Wednesday, April 11, 2012

Hunting and Animal Domestication on the Nile

The Nile and Region

My posts for the next few weeks will focus on evidence for hunting and animal domestication on the Nile during the epipaleolithic.  Many African domestic animals such as the goat appear to have come to the continent  in the early Neolithic by way of South East Asia.  In this regard, Melinda A. Zeder has focused on domestication on the Taurus-Zagros arc and Levant (link).  Other animals such as the zebu came to Africa from South Asia (link). However, not all African domesticated animals are imports. There is genetic evidence that some African cattle are partly descendants of Nile aurochs. On the Nile, it is likely that there was a long process of insipient domestication of many animals, of which only a small number became full domesticates.

I'll be quoting from works on the Nile epipaleolithic that discuss the archaeological evidence for the auroch, hartebeest, rhinoceros and gazelle.  I'll then focus on genetic studies of African cattle that are believed to have originated on the Nile such as the N'dama breed.


  1. Which is that evidence?
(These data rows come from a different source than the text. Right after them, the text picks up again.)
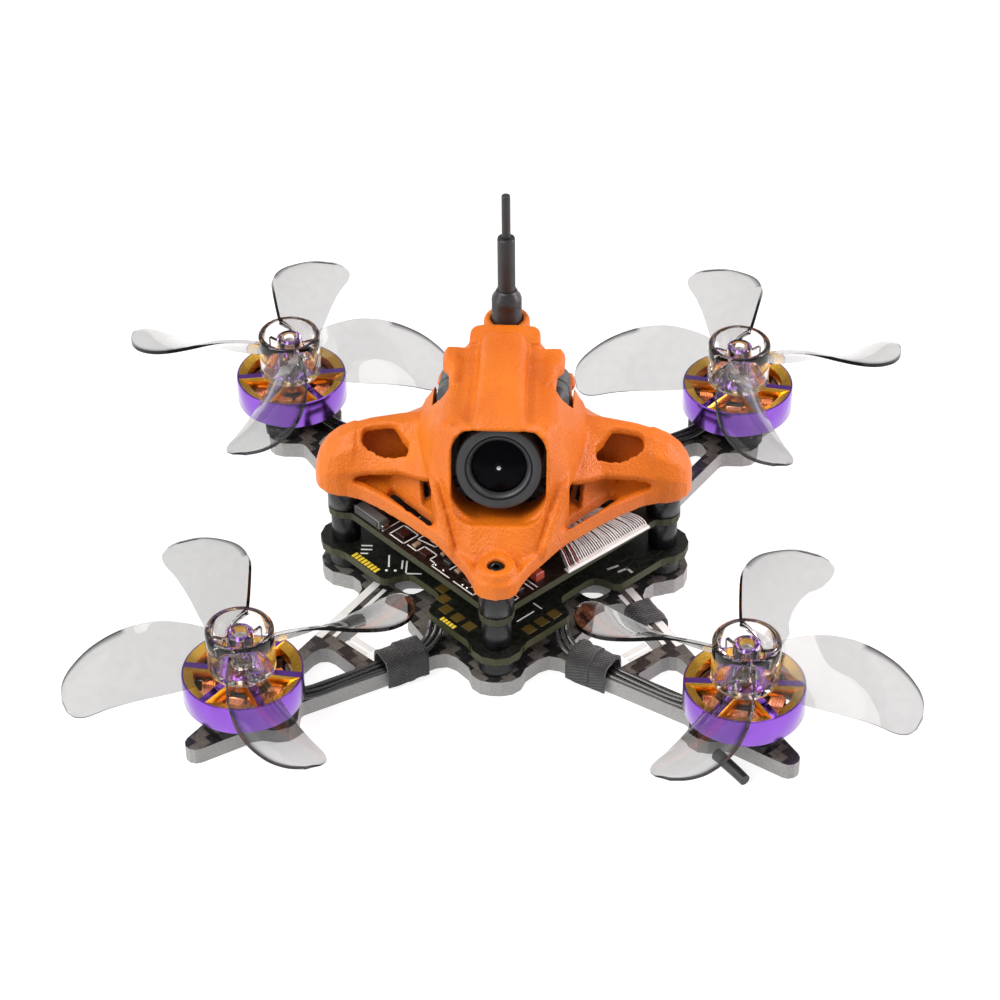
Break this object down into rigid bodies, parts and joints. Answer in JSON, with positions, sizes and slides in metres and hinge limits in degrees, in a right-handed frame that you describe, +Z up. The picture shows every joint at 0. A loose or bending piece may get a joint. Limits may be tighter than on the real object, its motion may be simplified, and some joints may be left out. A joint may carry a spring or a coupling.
{
  "type": "fpv racing drone",
  "caption": "Micro quadcopter: carbon plate frame, purple motors with clear four-blade propellers, stacked boards and an orange canopy with a tilted camera and whip antenna.",
  "frame": {"origin": "centre of the carbon plate's underside, midway between the four motors", "axes": "+Z up, -Y towards the drone's front where the lens looks, +X towards the viewer's right when facing the lens"},
  "size_m": [0.0929, 0.0919, 0.045],
  "materials": {
    "carbon_plate": "woven carbon fibre, satin, gray machined edges",
    "lower_board": "black solder mask, gold pads, white print",
    "upper_board": "black solder mask, white print",
    "black_rubber": "smooth black rubber",
    "dark_steel": "dark screws",
    "shaft_steel": "ground steel",
    "socket_steel": "formed sheet",
    "motor_base_black": "black anodised",
    "copper_windings": "enamelled copper wire",
    "purple_bell": "purple anodised with gold cut edges",
    "clear_propeller": "clear polycarbonate",
    "black_wire": "soft black insulation",
    "black_cloth": "fine black cloth tape",
    "orange_canopy": "orange, fine sandy surface",
    "camera_plastic": "dark gray moulded",
    "lens_glass": "coated lens",
    "antenna_plastic": "black sleeve",
    "coax_wire": "thin white, black and red wires",
    "button_plastic": "white",
    "button_housing": "small metal housing"
  },
  "bodies": {
    "airframe": {"antenna_boot": "antenna_plastic", "antenna_rod": "antenna_plastic", "antenna_sleeve": "antenna_plastic", "antenna_tail": "black_wire", "arm_tape_left": "black_cloth", "arm_tape_right": "black_cloth", "boot_button_housing": "button_housing", "camera_pivot_left": "dark_steel", "camera_pivot_right": "dark_steel", "canopy": "orange_canopy", "coax_ribbon": "coax_wire", "flight_controller": "lower_board", "frame_plate": "carbon_plate", "lower_damper_front": "black_rubber", "lower_damper_left": "black_rubber", "lower_damper_rear": "black_rubber", "lower_damper_right": "black_rubber", "lower_spacer_front": "black_rubber", "lower_spacer_left": "black_rubber", "lower_spacer_rear": "black_rubber", "lower_spacer_right": "black_rubber", "motor_base_front_left": "motor_base_black", "motor_base_front_right": "motor_base_black", "motor_base_rear_left": "motor_base_black", "motor_base_rear_right": "motor_base_black", "motor_wires_front_left": "black_wire", "motor_wires_front_right": "black_wire", "motor_wires_rear_left": "black_wire", "motor_wires_rear_right": "black_wire", "stack_screw_front": "dark_steel", "stack_screw_left": "dark_steel", "stack_screw_rear": "dark_steel", "stack_screw_right": "dark_steel", "stator_front_left": "copper_windings", "stator_front_right": "copper_windings", "stator_rear_left": "copper_windings", "stator_rear_right": "copper_windings", "strut_strap": "black_cloth", "upper_spacer_front": "black_rubber", "upper_spacer_left": "black_rubber", "upper_spacer_rear": "black_rubber", "upper_spacer_right": "black_rubber", "usb_socket": "socket_steel", "video_board": "upper_board"},
    "rotor_front_left": {"bell_front_left": "purple_bell", "shaft_front_left": "shaft_steel", "propeller_front_left": "clear_propeller"},
    "rotor_front_right": {"bell_front_right": "purple_bell", "shaft_front_right": "shaft_steel", "propeller_front_right": "clear_propeller"},
    "rotor_rear_left": {"bell_rear_left": "purple_bell", "shaft_rear_left": "shaft_steel", "propeller_rear_left": "clear_propeller"},
    "rotor_rear_right": {"bell_rear_right": "purple_bell", "shaft_rear_right": "shaft_steel", "propeller_rear_right": "clear_propeller"},
    "camera": {"camera_body": "camera_plastic", "lens_barrel": "camera_plastic", "lens_glass": "lens_glass"},
    "boot_key": {"boot_button": "button_plastic"}
  },
  "joints": [
    {"name": "spin_front_left", "type": "hinge", "parent": "airframe", "child": "rotor_front_left", "pos_m": [-0.0269, -0.0269, 0.006], "axis": [0, 0, 1], "continuous": true},
    {"name": "spin_front_right", "type": "hinge", "parent": "airframe", "child": "rotor_front_right", "pos_m": [0.0269, -0.0269, 0.006], "axis": [0, 0, 1], "continuous": true},
    {"name": "spin_rear_left", "type": "hinge", "parent": "airframe", "child": "rotor_rear_left", "pos_m": [-0.0269, 0.0269, 0.006], "axis": [0, 0, 1], "continuous": true},
    {"name": "spin_rear_right", "type": "hinge", "parent": "airframe", "child": "rotor_rear_right", "pos_m": [0.0269, 0.0269, 0.006], "axis": [0, 0, 1], "continuous": true},
    {"name": "camera_tilt", "type": "hinge", "parent": "airframe", "child": "camera", "pos_m": [0, 0.0011, 0.0197], "axis": [-1, 0, 0], "range_deg": [-5, 0]},
    {"name": "boot_press", "type": "slide", "parent": "airframe", "child": "boot_key", "axis": [0, 0, -1], "range_m": [0, 0.0003], "stiffness_N_per_m": 400}
  ]
}
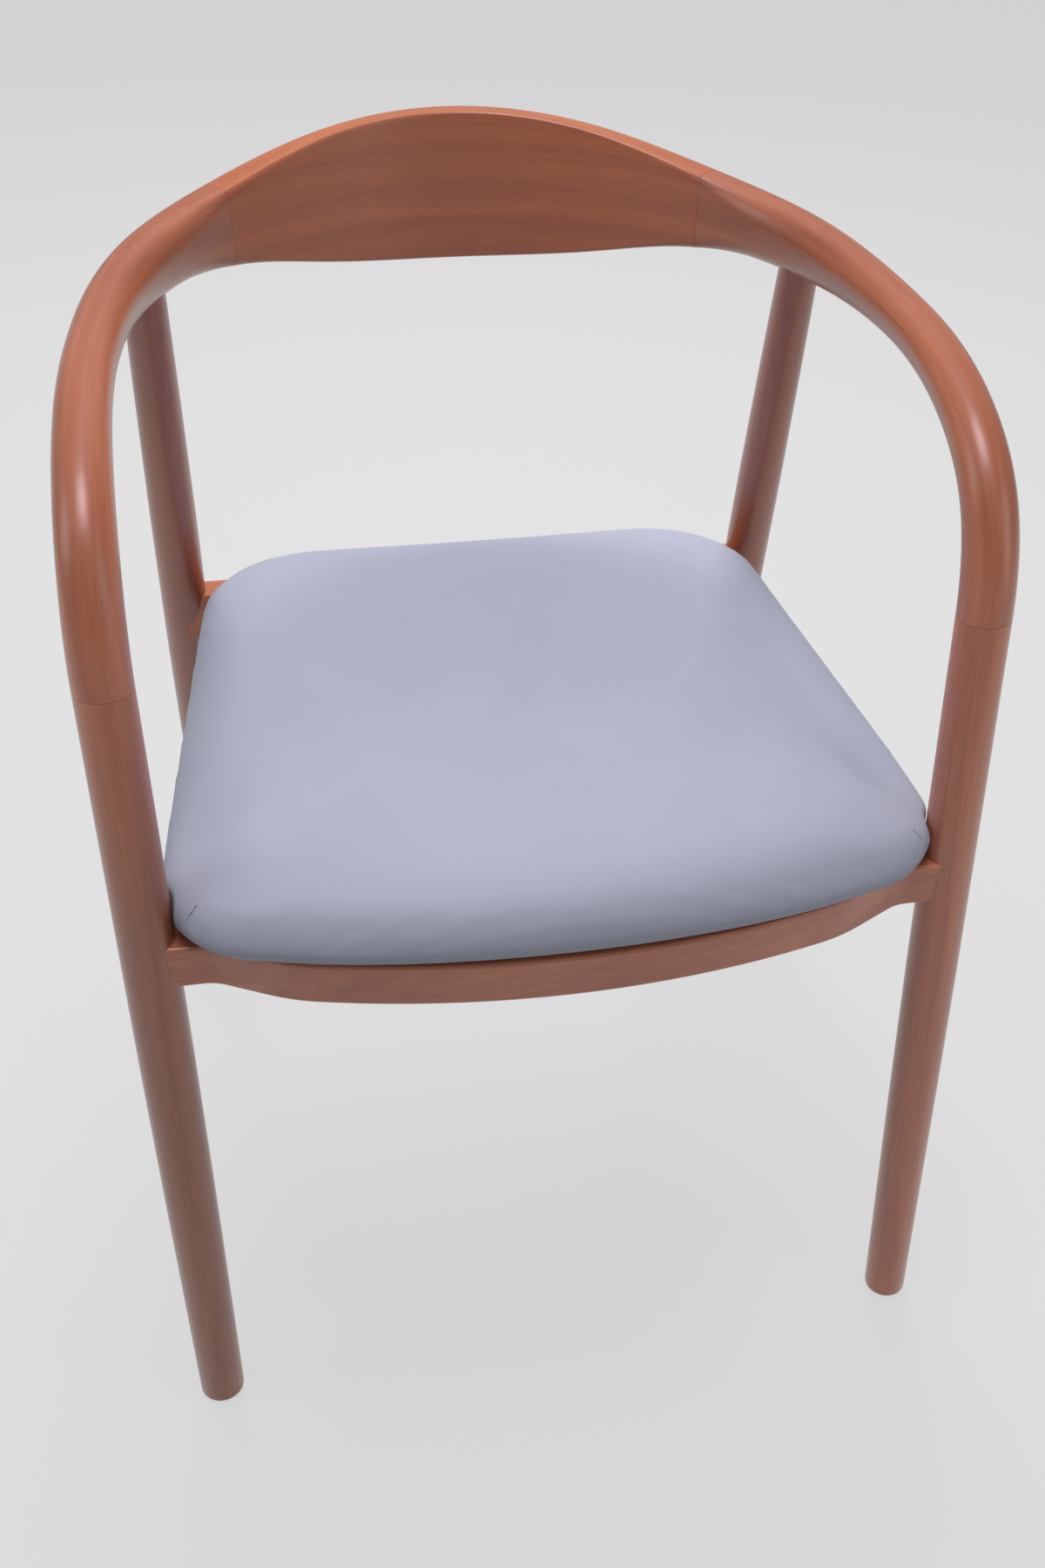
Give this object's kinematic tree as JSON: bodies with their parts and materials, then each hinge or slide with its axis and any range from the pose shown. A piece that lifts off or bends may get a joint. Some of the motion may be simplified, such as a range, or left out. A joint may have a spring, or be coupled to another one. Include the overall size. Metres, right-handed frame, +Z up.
{
  "type": "armchair",
  "caption": "Modern horseshoe back armchair: one continuous rail forms arms and backrest, turned splayed legs, bowed front rail and an upholstered drop-on seat.",
  "frame": {"origin": "centre of the footprint on the floor", "axes": "+Z up, -Y towards the chair's front, +X to the right as seen from the front; right and left in node names are as seen from the front"},
  "size_m": [0.5636, 0.616, 0.7626],
  "materials": {
    "timber": "stained and lacquered, satin",
    "dowel_timber": "raw beech",
    "plywood": "raw",
    "seat_leatherette": "smooth, semi-matt",
    "foam": "open cell foam",
    "dust_cloth": "non-woven cloth",
    "glide_plastic": "moulded",
    "screw_steel": "zinc plated"
  },
  "bodies": {
    "root": {"backrest": "timber", "arm_right": "timber", "arm_left": "timber", "front_leg_right": "timber", "front_leg_left": "timber", "rear_leg_right": "timber", "rear_leg_left": "timber", "front_rail": "timber", "rear_rail": "timber", "side_rail_right": "timber", "side_rail_left": "timber", "corner_block_front_right": "dowel_timber", "corner_block_front_left": "dowel_timber", "corner_block_rear_right": "dowel_timber", "corner_block_rear_left": "dowel_timber", "backrest_dowels": "dowel_timber", "arm_dowels": "dowel_timber", "front_rail_dowels": "dowel_timber", "rear_rail_dowels": "dowel_timber", "side_rail_dowels": "dowel_timber", "seat_board": "plywood", "seat_cover": "seat_leatherette", "seat_foam": "foam", "dust_cover": "dust_cloth", "floor_glides": "glide_plastic", "seat_screws": "screw_steel", "block_screws": "screw_steel", "glide_nails": "screw_steel"}
  },
  "joints": []
}
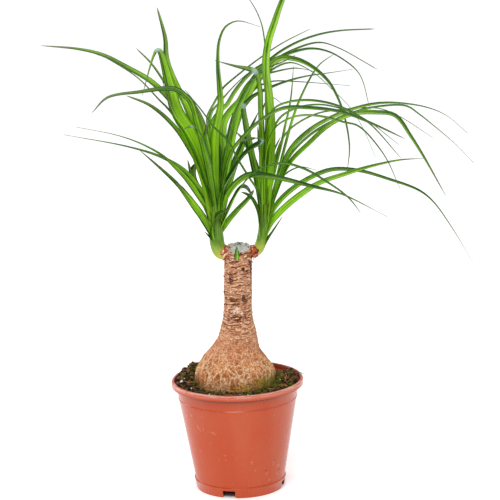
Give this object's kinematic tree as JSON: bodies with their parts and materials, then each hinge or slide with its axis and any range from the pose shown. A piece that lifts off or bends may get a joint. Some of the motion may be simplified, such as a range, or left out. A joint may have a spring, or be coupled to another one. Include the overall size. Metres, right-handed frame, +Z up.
{
  "type": "potted ponytail palm",
  "caption": "Young ponytail palm with a swollen barky trunk, cut back to leafy side shoots, growing in soil in a round tapered plastic nursery pot.",
  "frame": {"origin": "middle of the pot's foot, on the flat pad that it stands on", "axes": "+Z up along the pot's axis, +X to the viewer's right and +Y away from the viewer in the front view"},
  "size_m": [0.3852, 0.21, 0.477],
  "materials": {
    "pot_plastic": "glossy moulded terracotta-coloured plastic with pale dried water marks and fine scratches",
    "soil": "dark crumbly peat with moss, white grains and bits of root",
    "bark": "dry corky bark, cracked into a net on the bulb and ringed with leaf scars above",
    "leaf": "smooth satin strap leaves with fine parallel veins, dark above and silvery beneath, dry at the tips",
    "bud": "fresh yellow-green young leaf"
  },
  "bodies": {
    "root": {"pot": "pot_plastic", "soil": "soil", "trunk": "bark", "left_head": "leaf", "right_head": "leaf", "side_bud": "bud"}
  },
  "joints": []
}
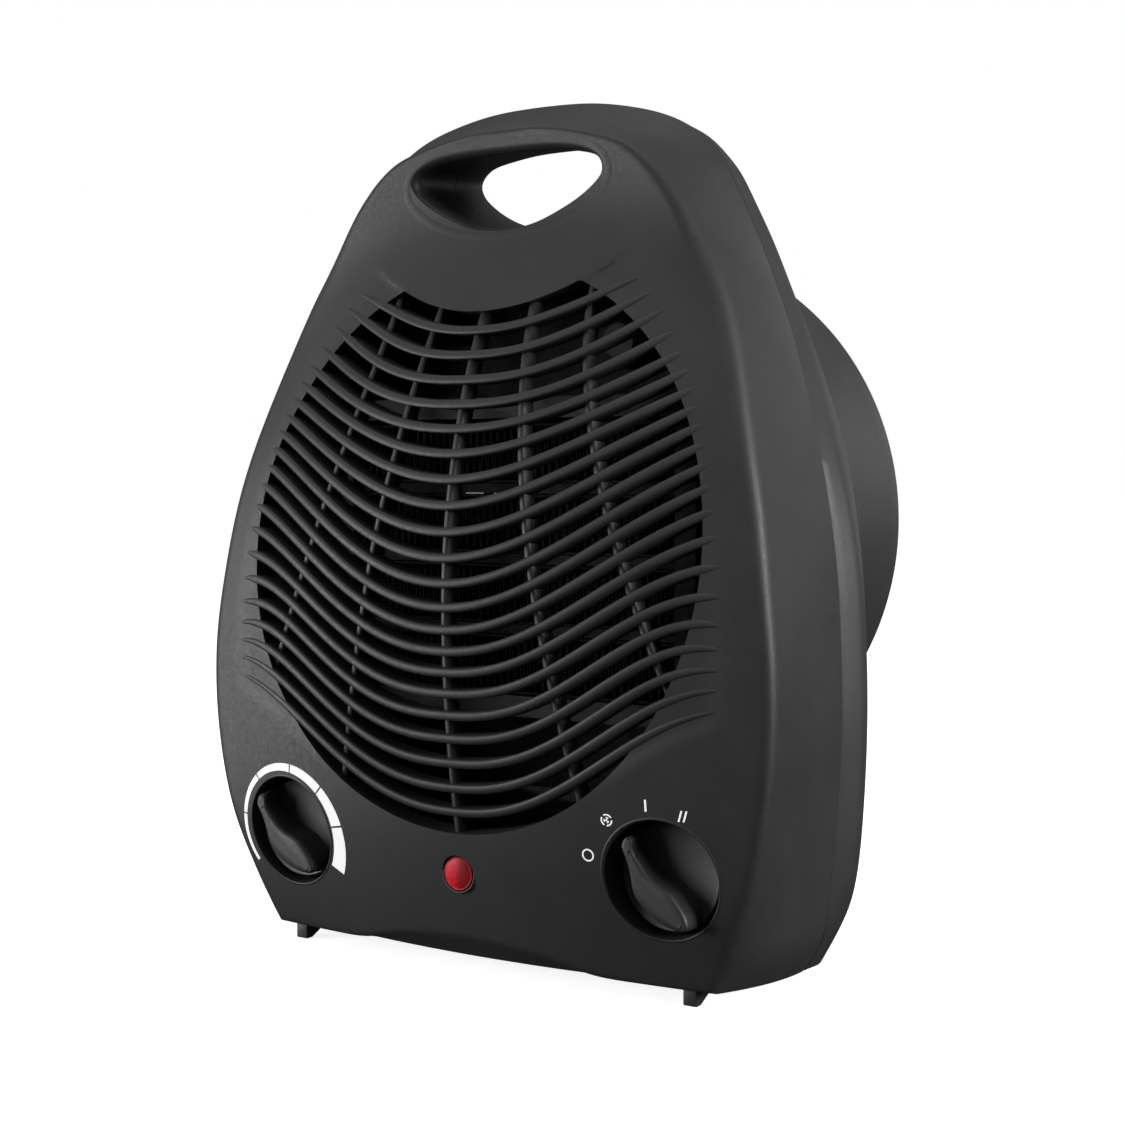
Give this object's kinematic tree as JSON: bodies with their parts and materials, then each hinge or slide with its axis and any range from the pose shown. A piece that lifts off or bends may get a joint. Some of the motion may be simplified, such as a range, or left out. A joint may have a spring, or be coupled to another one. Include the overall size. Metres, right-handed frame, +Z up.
{
  "type": "ceramic fan heater",
  "caption": "Upright portable fan heater: domed front with a wavy moulded outlet grille, round control knobs, a through handle at the top and a round fan drum behind.",
  "frame": {"origin": "bottom centre of the bounding box, on the surface the heater stands on", "axes": "+Z up, the grille and knobs face -Y, +X is to the right seen from the front"},
  "size_m": [0.1984, 0.1205, 0.2499],
  "materials": {
    "black_casing": "fine matt texture",
    "knob_black": "satin",
    "red_lens": "translucent red, smooth",
    "lamp_glass": "clear",
    "zinc_steel": "zinc plated",
    "motor_steel": "oiled laminations",
    "coil_wrap": "taped winding",
    "bronze": "sintered",
    "brass": "turned",
    "fin_aluminium": "rolled strip",
    "ceramic": "fired, unglazed",
    "dark_plastic": "moulded",
    "white_plastic": "moulded",
    "rubber": "moulded"
  },
  "bodies": {
    "casing": {"casing_screw_lower_left": "zinc_steel", "casing_screw_lower_right": "zinc_steel", "casing_screw_middle_left": "zinc_steel", "casing_screw_middle_right": "zinc_steel", "casing_screw_upper_left": "zinc_steel", "casing_screw_upper_right": "zinc_steel", "cord_clamp": "white_plastic", "cord_clamp_screw_left": "zinc_steel", "cord_clamp_screw_right": "zinc_steel", "cord_inlet_bush": "rubber", "duct_plate": "zinc_steel", "duct_screw_lower_left": "zinc_steel", "duct_screw_lower_right": "zinc_steel", "duct_screw_upper_left": "zinc_steel", "duct_screw_upper_right": "zinc_steel", "front_casing": "black_casing", "heater_ceramic_strip_1": "ceramic", "heater_ceramic_strip_2": "ceramic", "heater_ceramic_strip_3": "ceramic", "heater_fin_bank_1": "fin_aluminium", "heater_fin_bank_2": "fin_aluminium", "heater_fin_bank_3": "fin_aluminium", "heater_fin_bank_4": "fin_aluminium", "heater_frame": "dark_plastic", "indicator_lamp": "lamp_glass", "indicator_lens": "red_lens", "motor_bracket_front": "zinc_steel", "motor_bracket_rear": "zinc_steel", "motor_bush_front": "bronze", "motor_bush_rear": "bronze", "motor_coil": "coil_wrap", "motor_lamination_stack": "motor_steel", "motor_screw_left": "zinc_steel", "motor_screw_right": "zinc_steel", "rear_casing": "black_casing", "rotary_switch_body": "dark_plastic", "switch_screw_inner": "zinc_steel", "switch_screw_outer": "zinc_steel", "terminal_block": "white_plastic", "thermal_cutout": "dark_plastic", "thermal_fuse": "zinc_steel", "thermostat_bimetal": "zinc_steel", "thermostat_contact_arm": "brass", "thermostat_frame": "ceramic", "thermostat_nut": "brass"},
    "thermostat_dial": {"thermostat_knob": "knob_black", "thermostat_spindle": "zinc_steel"},
    "selector_dial": {"selector_knob": "knob_black", "selector_spindle": "zinc_steel"},
    "fan_rotor": {"fan_impeller": "dark_plastic", "motor_shaft": "motor_steel", "motor_rotor": "motor_steel", "fan_clip": "zinc_steel"}
  },
  "joints": [
    {"name": "thermostat_turn", "type": "hinge", "parent": "casing", "child": "thermostat_dial", "pos_m": [-0.0631, -0.043, 0.0353], "axis": [0, -1, 0], "range_deg": [-170, 75]},
    {"name": "selector_turn", "type": "hinge", "parent": "casing", "child": "selector_dial", "pos_m": [0.0631, -0.043, 0.0353], "axis": [0, -1, 0], "range_deg": [-67, 33.5]},
    {"name": "fan_spin", "type": "hinge", "parent": "casing", "child": "fan_rotor", "pos_m": [0, 0.017, 0.1273], "axis": [0, 1, 0], "continuous": true}
  ]
}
Is there a study?

  2. There's extensive information on Nile epipaleolithic hunting and early domestication in the text "The Archaeology of Africa", referenced in the side bar of this blog under "BOOKS".

    Genetics of N'Dama cattle are covered in the paper "Genome-Wide Survey of SNP Variation Uncovers the Genetic Structure of Cattle Breeds"

    The FAO also has published on line extensive information about African cattle.